Indeed, Harris moved on to other work. In 1945 she joined the national staff of the Worker’s Defense League as assistant secretary, and wrote a series of guest columns that year for the Omaha Guide. In Spring 1946, she moved to Seattle, Washington, where she lived for eight months. It seems Harris may have returned to Seattle sometime later, as a March 1950 census form lists her as living there as the housemate and “partner” of Dorothy Fisk. (An April 1950 census return lists her as living in Los Angeles, but as a roomer in a private house and with no listed occupation—all which suggests that she was merely back on a temporary visit.)
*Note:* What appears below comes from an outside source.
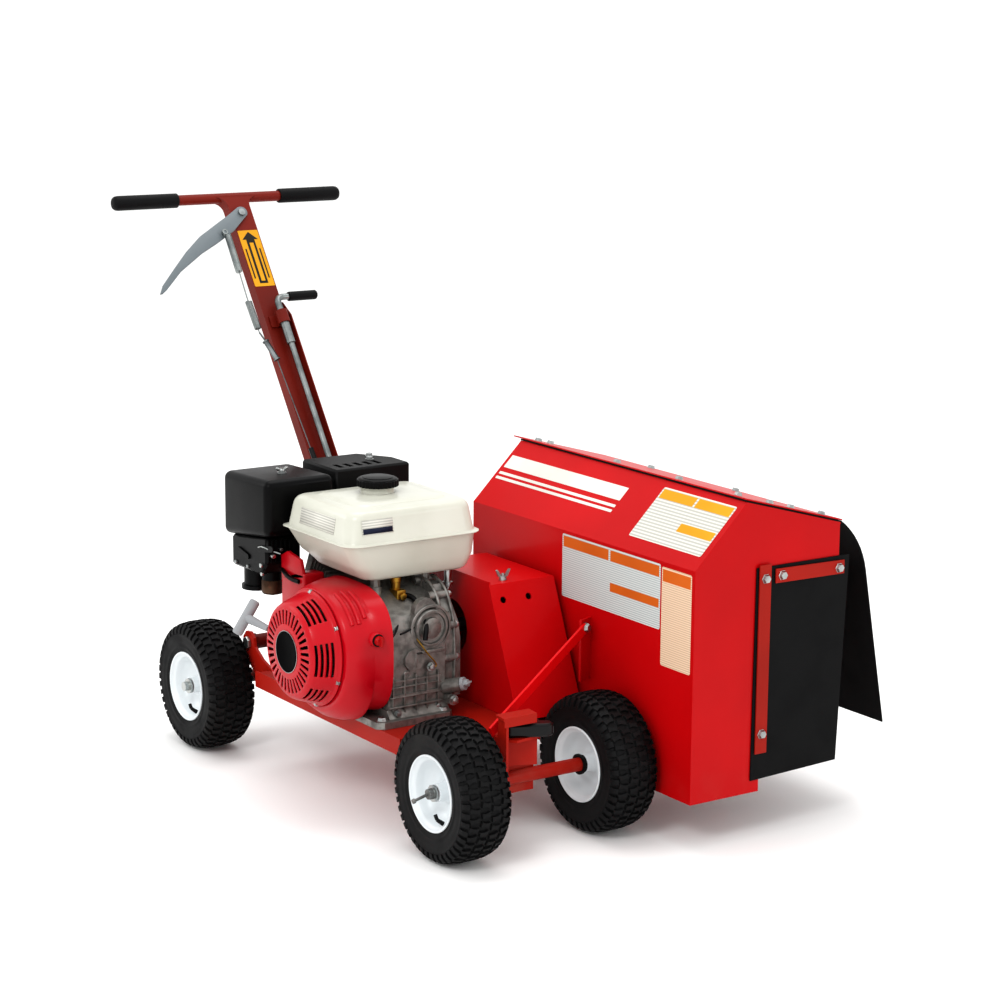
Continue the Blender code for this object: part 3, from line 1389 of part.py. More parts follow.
def makeRecoilCover():
    # drum-shaped recoil housing: a ring of radial slots in its face, three groups of
    # curved slots in its flank, and a rolled edge where it meets the shroud
    profile = [
        (0.0008, coverFace), (0.048, coverFace), (0.080, coverFace + 0.003),
        (0.0875, -0.130), (0.0925, -0.118), (0.0975, -0.102), (0.1010, -0.0905),
        (0.1035, -0.0870), (recoilRadius, -0.0860), (recoilRadius, coverJoint - gap),
        (0.1000, coverJoint - gap), (0.0974, -0.0915), (0.0940, -0.1020), (0.0890, -0.1165),
        (0.0842, -0.1270), (0.0780, -0.1312), (0.048, coverFace + 0.0035),
        (0.0008, coverFace + 0.0035),
    ]
    form = bmesh.new()
    addTurned(form, profile, 26)
    carrier = pivot("recoil_axis", (0, crankY, crankZ))
    cover = place("recoil_cover", form, (coverRed, 0.35, 0.0), parent=carrier, smooth=30)
    slots = bmesh.new()
    for i in range(slotCount):
        slot = [(0.0505, -0.0013), (0.0760, -0.0022), (0.0760, 0.0022), (0.0505, 0.0013)]
        made = list(grow(addPrism(slots, "x", slot, coverFace - 0.01, coverFace + 0.010)))
        turn = Matrix.Rotation(2 * math.pi * i / slotCount, 4, "X")
        bmesh.ops.transform(slots, matrix=turn, verts=made)
    for middle, span in slotGroups:
        for depth in flankSlots:
            outer = arc((0, 0), 0.112, middle - span / 2, middle + span / 2, 2)
            inner = arc((0, 0), 0.078, middle + span / 2, middle - span / 2, 2)
            addPrism(slots, "x", outer + inner, depth - 0.0019, depth + 0.0019)
    cut(cover, slots)
    return cover


def makeStarter():
    # rope reel behind the slots, pull grip and the short stretch of rope between
    carrier = pivot("reel_axis", (0, crankY, crankZ))
    profile = [(0.006, coverFace + 0.010), (0.066, coverFace + 0.011),
               (0.066, coverFace + 0.014), (0.050, coverFace + 0.015),
               (0.050, coverFace + 0.022), (0.066, coverFace + 0.023),
               (0.066, coverFace + 0.026), (0.006, coverFace + 0.026)]
    reel = bmesh.new()
    addTurned(reel, profile, 14)
    place("starter_reel", reel, (black, 0.5, 0.0), parent=carrier)
    exit = Vector(ropeExit)
    grip = pivot("recoil_grip_slide", exit)
    middle = Vector((-0.0165, 0.0610, 0.0122))
    along = middle.normalized()
    form = bmesh.new()
    addRound(form, along, along * 0.0040, middle.length - 0.005, 0.0050, 10, 0.0072)
    pull = place("recoil_grip", form, (leverGrey, 0.5, 0.0), parent=grip)
    bar = bmesh.new()
    tilt = Vector((0.57, 0, 0.82)).normalized()
    addRound(bar, tilt, middle - tilt * 0.036, 0.072, 0.0085, 10)
    weld(pull, bar)
    rope = [exit + along * 0.0003, exit + along * 0.0037]
    makeTube("recoil_rope", rope, 0.0018, (white, 0.8, 0.0))


def tankLoop(form, z, inset, corner=0.034, cutLeft=0.0, cutBack=0.0):
    # rounded rectangle at one height; the corners next to the air cleaner are tight
    left = tankLeft + inset + cutLeft
    right = tankRight - inset
    front = tankFront + inset
    back = tankBack - inset - cutBack
    tight = min(corner, 0.020)
    points = []
    for x, y, start, radius in ((right, back, 0, tight), (left, back, 90, tight),
                                (left, front, 180, corner), (right, front, 270, corner)):
        inX = x - radius if x > 0.1 else x + radius
        inY = y - radius if y > 0.39 else y + radius
        points += arc((inX, inY), radius, start, start + 90, 3)
    return [form.verts.new((x, y, z)) for x, y in points]


def makeTank():
    # pressed halves with a seam flange, a crowned top and a filler neck; the lower half is
    # cut in at the left and the back, over the shroud
    form = bmesh.new()
    rows = [
        tankLoop(form, tankBottom, 0.028, 0.024, 0.030, 0.022),
        tankLoop(form, tankBottom + 0.006, 0.018, 0.028, 0.030, 0.022),
        tankLoop(form, tankBottom + 0.030, 0.010, 0.030, 0.016, 0.012),
        tankLoop(form, tankSeam - 0.004, 0.007, 0.032),
        tankLoop(form, tankSeam - 0.001, 0.0), tankLoop(form, tankSeam + 0.001, 0.0),
        tankLoop(form, tankSeam + 0.004, 0.008, 0.032), tankLoop(form, tankTop - 0.016, 0.015),
        tankLoop(form, tankTop - 0.005, 0.020), tankLoop(form, tankTop, 0.032, 0.030),
        tankLoop(form, tankTop + 0.004, 0.078, 0.028),
    ]
    joinRows(form, rows)
    tank = place("fuel_tank", form, (cream, 0.35, 0.0), smooth=45)
    rest = bmesh.new()
    addRound(rest, "z", (*capPlace, tankTop), 0.0150, 0.031, 20, 0.028)
    addRound(rest, "z", (0.058, 0.304, tankBottom - 0.018), 0.024, 0.0085, 10)
    weld(tank, rest)
    return tank


def makeFuelCap():
    # ribbed cap with a flatter crown
    ribs = 14
    outline = []
    for i in range(ribs * 2):
        angle = math.pi * i / ribs
        radius = 0.0395 if i % 2 else 0.0365
        outline.append((radius * math.cos(angle), radius * math.sin(angle)))
    form = bmesh.new()
    addPrism(form, "z", outline, 0.0, 0.013)
    cap = place("fuel_cap", form, (black, 0.5, 0.0), at=(*capPlace, tankTop + 0.0153))
    rest = bmesh.new()
    addRound(rest, "z", (0, 0, 0.012), 0.0045, 0.033, 24, 0.027)
    weld(cap, rest)
    return cap


def makeAirCleaner():
    # tall rounded cover with its wing nut, over the carburettor, its elbow and its bowl
    form = bmesh.new()
    side = [(0.516, 0.484), (0.690, 0.462), (0.690, 0.585), (0.516, 0.591)]
    addPrism(form, "x", side, -0.078, 0.069)
    cover = place("air_cleaner", form, (black, 0.45, 0.0))
    roundEdges(cover, 0.014, 2)
    rest = bmesh.new()
    addRound(rest, "z", (-0.003, 0.592, 0.583), 0.013, 0.009, 12)
    addBox(rest, (-0.018, 0.5895, 0.594), (0.012, 0.5945, 0.603))
    weld(cover, rest)
    base = bmesh.new()
    body = [(0.5355, 0.430), (0.560, 0.404), (0.672, 0.404), (0.672, 0.4639), (0.5355, 0.4811)]
    addPrism(base, "x", body, -0.069, 0.006)
    body = place("carburettor", base, (black, 0.5, 0.0))
    roundEdges(body, 0.005, 1)
    rest = bmesh.new()
    addRound(rest, "z", (-0.032, 0.640, 0.364), 0.044, 0.025, 16)
    addRound(rest, "z", (-0.032, 0.640, 0.360), 0.008, 0.030, 16)
    addRound(rest, "z", (-0.029, 0.5855, 0.362), 0.046, 0.020, 16)
    weld(body, rest)


def makeMuffler():
    # round-edged silencer inside a slotted guard
    form = bmesh.new()
    addBox(form, (0.093, 0.546, 0.479), (0.213, 0.658, 0.579))
    body = place("muffler", form, (steel, 0.6, 0.8))
    roundEdges(body, 0.016, 2)
    rest = bmesh.new()
    addRound(rest, "x", (0.207, 0.626, 0.530), 0.024, 0.012, 14)
    weld(body, rest)
    shell = bmesh.new()
    outline = [(0.083, 0.536), (0.247, 0.536), (0.247, 0.600), (0.205, 0.668), (0.083, 0.668)]
    addPrism(shell, "z", outline, 0.513, 0.5935)
    guard = place("muffler_guard", shell, (black, 0.5, 0.2))
    roundEdges(guard, 0.004, 1)
    room = bmesh.new()
    inside = [(0.086, 0.539), (0.244, 0.539), (0.244, 0.599), (0.2035, 0.665), (0.086, 0.665)]
    addPrism(room, "z", inside, 0.493, 0.5905)
    addRound(room, "x", (0.212, 0.626, 0.530), 0.030, 0.0145, 14)
    for i in range(5):
        addBox(room, (0.103 + i * 0.021, 0.556, 0.580), (0.113 + i * 0.021, 0.586, 0.610))
    cut(guard, room)


def makeSmallControls():
    # dipstick, stop switch, throttle and choke levers
    neck = Vector((0.55, -0.80, 0.25)).normalized()
    at = Vector((0.126, 0.234, 0.236)) + neck * 0.0423
    form = bmesh.new()
    addRound(form, "z", (0, 0, 0), 0.007, 0.0125, 14)
    stick = place("dipstick", form, (leverGrey, 0.5, 0.0), at=at, matrix=axisMatrix(neck))
    rest = bmesh.new()
    addRound(rest, "z", (0, 0, 0.006), 0.008, 0.007, 12)
    addBox(rest, (-0.010, -0.0016, 0.007), (0.010, 0.0016, 0.017))
    weld(stick, rest)
    form = bmesh.new()
    addRound(form, Vector((0, -1, 0)), (0, 0, 0), 0.010, 0.0095, 14, 0.0080)
    knob = place("stop_switch", form, (red, 0.4, 0.0),
                 at=(switchPlace[0], 0.2040 - gap, switchPlace[1]))
    rest = bmesh.new()
    addBox(rest, (-0.0025, -0.0150, -0.009), (0.0025, -0.008, 0.009))
    weld(knob, rest)
    form = bmesh.new()
    addBar(form, (0, 0), (-0.050, 0.008), 0.006, 0.0, 0.003)
    place("throttle_lever", form, (leverGrey, 0.5, 0.3), at=(-0.0723, 0.560, 0.456))
    form = bmesh.new()
    addBar(form, (0, 0), (-0.036, -0.008), 0.005, 0.0, 0.003)
    place("choke_lever", form, (black, 0.5, 0.0), at=(-0.0723, 0.640, 0.440))


def makeLockLever():
    # black dipped lever that turns on an upright bolt above the bracket's shelf
    form = bmesh.new()
    turned = math.degrees(lockAngle)
    outline = []
    for reach, start in ((-0.0150, 90), (0.0450, -90)):
        centre = (reach * math.cos(lockAngle), reach * math.sin(lockAngle))
        outline += arc(centre, 0.0150, start + turned, start + turned + 180, 6)
    addPrism(form, "z", outline, 0.0, 0.024)
    lever = place("lock_lever", form, (rubberBlack, 0.6, 0.0), at=(*lockBolt, 0.2145))
    roundEdges(lever, 0.004, 1)
    hole = bmesh.new()
    addRound(hole, "z", (0, 0, -0.01), 0.05, 0.0058, 12)
    cut(lever, hole)
    return lever


def makeLeverBolt():
    # bolt of the clutch lever, with the washer under the lever
    form = bmesh.new()
    lever = columnPoint(leverPivot[0], leverPivot[1], columnDepth / 2 + gap)
    addTurned(form, [(0.0001, 0.0), (0.0075, 0.0), (0.0075, 0.0012), (0.0042, 0.0012),
                     (0.0042, 0.0081), (0.0078, 0.0081), (0.0078, 0.0130),
                     (0.0001, 0.0136)], 8, frontDirection, at=lever)
    place("lever_bolt", form, (zinc, 0.3, 0.9))


clearScene()
root = makeRoot()
armPivot = pivot("rear_arm_pivot", (0, armPivotY, armPivotZ))
makeFrame()
makeFrontAxle()
makeBrace()
makeHandle()
makeGrip("grip_left", barLeft + gripLength)
makeGrip("grip_right", barRight - gripLength)
leverCarrier = makeClutchLever()
makeClutchLink(leverCarrier)
makeClutchCable()
makeDepthScrew()
makeScrewSleeve()
makeDepthNut()
makeRearAxle()
makeArmPin()
makeWheels()
makeHood()
makeRoofPlate()
makeSideFlap()
makeEndFlap()
makeGuard()
makeWingNut()
makeDrive()
makeBearings()
makeCrankcase()
makeCylinderHead()
makeFanCover()
makeRecoilCover()
makeStarter()
makeTank()
makeFuelCap()
makeAirCleaner()
makeMuffler()
makeSmallControls()
makeLockLever()
makeLeverBolt()
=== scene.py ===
import json
import math

import bmesh
import bpy
from mathutils import Matrix, Vector

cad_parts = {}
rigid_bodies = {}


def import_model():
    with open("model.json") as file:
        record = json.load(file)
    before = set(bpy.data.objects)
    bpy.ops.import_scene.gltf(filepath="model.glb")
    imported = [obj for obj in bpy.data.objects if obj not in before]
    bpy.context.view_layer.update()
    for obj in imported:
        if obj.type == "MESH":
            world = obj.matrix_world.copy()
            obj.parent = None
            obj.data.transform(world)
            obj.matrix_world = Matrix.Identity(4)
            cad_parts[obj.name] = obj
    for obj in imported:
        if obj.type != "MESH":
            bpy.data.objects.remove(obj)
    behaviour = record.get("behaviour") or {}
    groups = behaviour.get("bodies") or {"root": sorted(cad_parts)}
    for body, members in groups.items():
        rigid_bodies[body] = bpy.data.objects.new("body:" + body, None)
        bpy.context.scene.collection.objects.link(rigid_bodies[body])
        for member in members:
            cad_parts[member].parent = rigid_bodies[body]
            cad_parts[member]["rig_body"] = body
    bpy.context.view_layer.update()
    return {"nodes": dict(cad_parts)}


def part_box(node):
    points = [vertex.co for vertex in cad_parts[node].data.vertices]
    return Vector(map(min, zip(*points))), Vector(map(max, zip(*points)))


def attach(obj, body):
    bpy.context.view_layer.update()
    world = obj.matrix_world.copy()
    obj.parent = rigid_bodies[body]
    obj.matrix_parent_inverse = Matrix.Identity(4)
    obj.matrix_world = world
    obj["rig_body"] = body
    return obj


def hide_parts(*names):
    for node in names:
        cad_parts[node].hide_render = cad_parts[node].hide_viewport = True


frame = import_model()
nodes = frame["nodes"]
print("frame loaded:", len(nodes), "nodes")

# the machine's own origin is on the ground under the left front wheel
machineShift = Vector((-0.3284, -0.5189, 0.0))


def spot(x, y, z):
    return Vector((x, y, z)) + machineShift


def rgb(code):
    # a hex colour as linear red, green, blue, alpha
    parts = [int(code[i:i + 2], 16) / 255 for i in (0, 2, 4)]
    linear = [c / 12.92 if c <= 0.04045 else ((c + 0.055) / 1.055) ** 2.4 for c in parts]
    return (*linear, 1.0)


# camera and studio
cameraSettings = {
    "place": (-2.63544, -4.09105, 1.52612),
    "heading": 0.59209,
    "tilt": 0.20518,
    "roll": 0.00819,
    "lens": 92.209,
}
studio = {
    "sky": 0.96,
    "floor": "fafaf9",
    "lights": [
        # place, aimed at, size, power
        ((-3.2, -2.4, 3.4), (0.0, 0.0, 0.4), 1.3, 46),
        ((2.6, -3.8, 2.0), (0.1, -0.2, 0.4), 1.3, 16),
        ((0.5, 0.4, 4.2), (0.0, 0.0, 0.3), 3.2, 55),
        ((-3.0, 2.8, 2.2), (0.0, 0.2, 0.5), 2.0, 20),
    ],
}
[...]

Whatever the case, in 1952 Harris moved to Berkeley, California, where she operated a print shop and continued to be active in a number of peace and civil rights organizations. She was appointed to the National Board of the Women’s International League for Peace and Freedom (WILPF) in 1956. In later life, she served on the board of directors of the Berkeley Co-op. After her death, Harris was honored by the naming of a public housing project in Berkeley, Erna P. Harris Court.